**** RECORDED INFORMATION

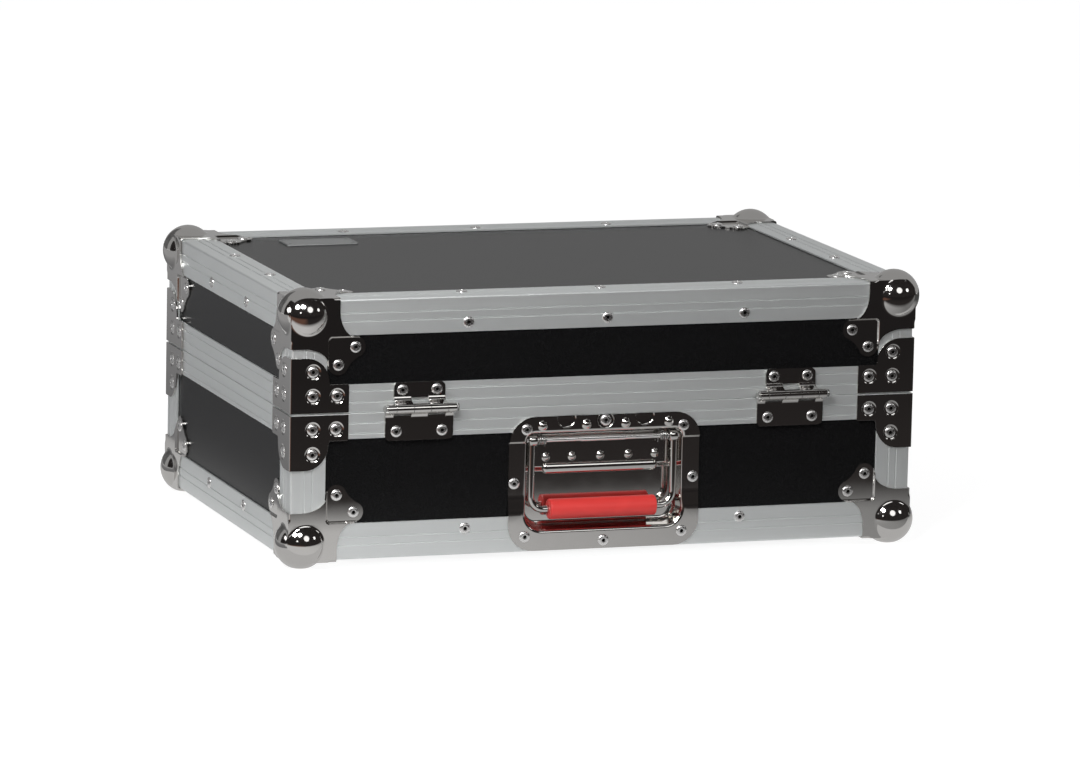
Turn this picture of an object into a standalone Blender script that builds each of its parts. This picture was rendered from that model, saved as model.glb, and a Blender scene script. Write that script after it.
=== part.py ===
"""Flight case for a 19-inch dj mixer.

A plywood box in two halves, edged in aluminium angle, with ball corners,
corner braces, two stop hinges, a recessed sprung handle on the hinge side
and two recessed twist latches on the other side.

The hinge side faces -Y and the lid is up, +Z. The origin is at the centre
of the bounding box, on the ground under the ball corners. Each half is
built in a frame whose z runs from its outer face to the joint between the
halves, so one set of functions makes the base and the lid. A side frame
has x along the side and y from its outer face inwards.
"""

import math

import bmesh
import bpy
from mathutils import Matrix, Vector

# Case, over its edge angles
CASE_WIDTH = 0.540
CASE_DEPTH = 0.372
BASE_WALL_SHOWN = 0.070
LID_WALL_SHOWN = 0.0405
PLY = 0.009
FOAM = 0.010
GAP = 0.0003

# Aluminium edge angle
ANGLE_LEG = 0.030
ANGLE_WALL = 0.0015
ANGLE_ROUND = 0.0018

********

From the opening line of the data above through the line that contains "19-inch dj mixer.", please print each line as it stands and only those lines.

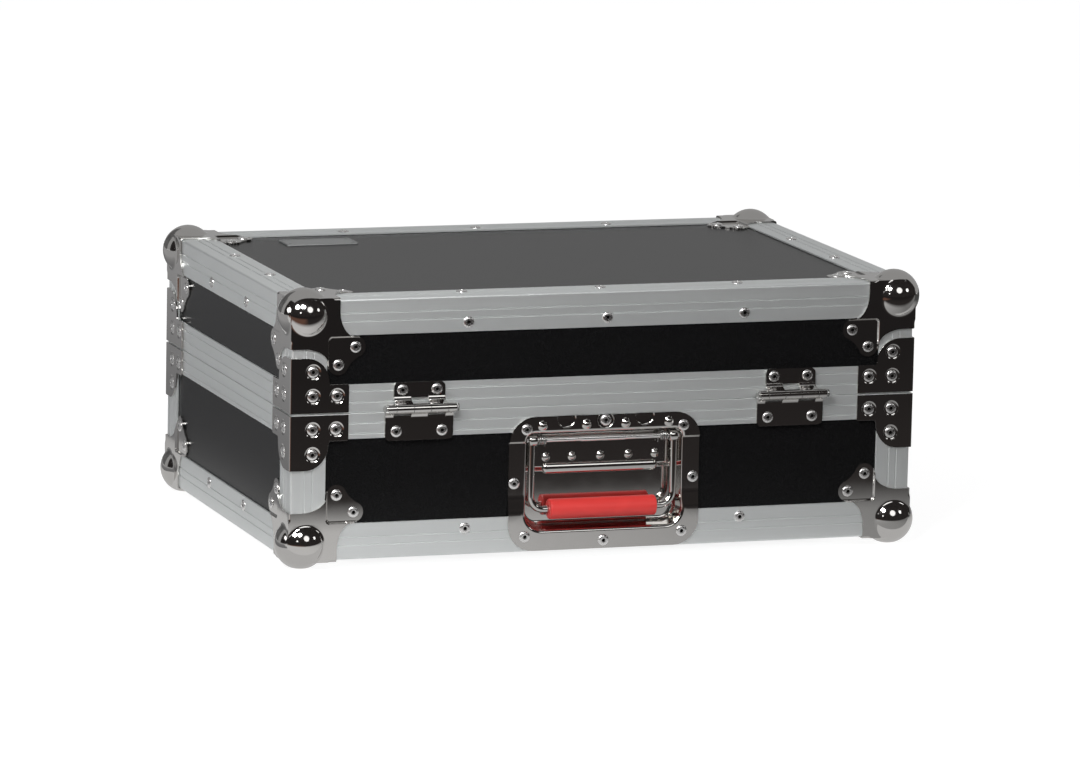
Turn this picture of an object into a standalone Blender script that builds each of its parts. This picture was rendered from that model, saved as model.glb, and a Blender scene script. Write that script after it.
=== part.py ===
"""Flight case for a 19-inch dj mixer.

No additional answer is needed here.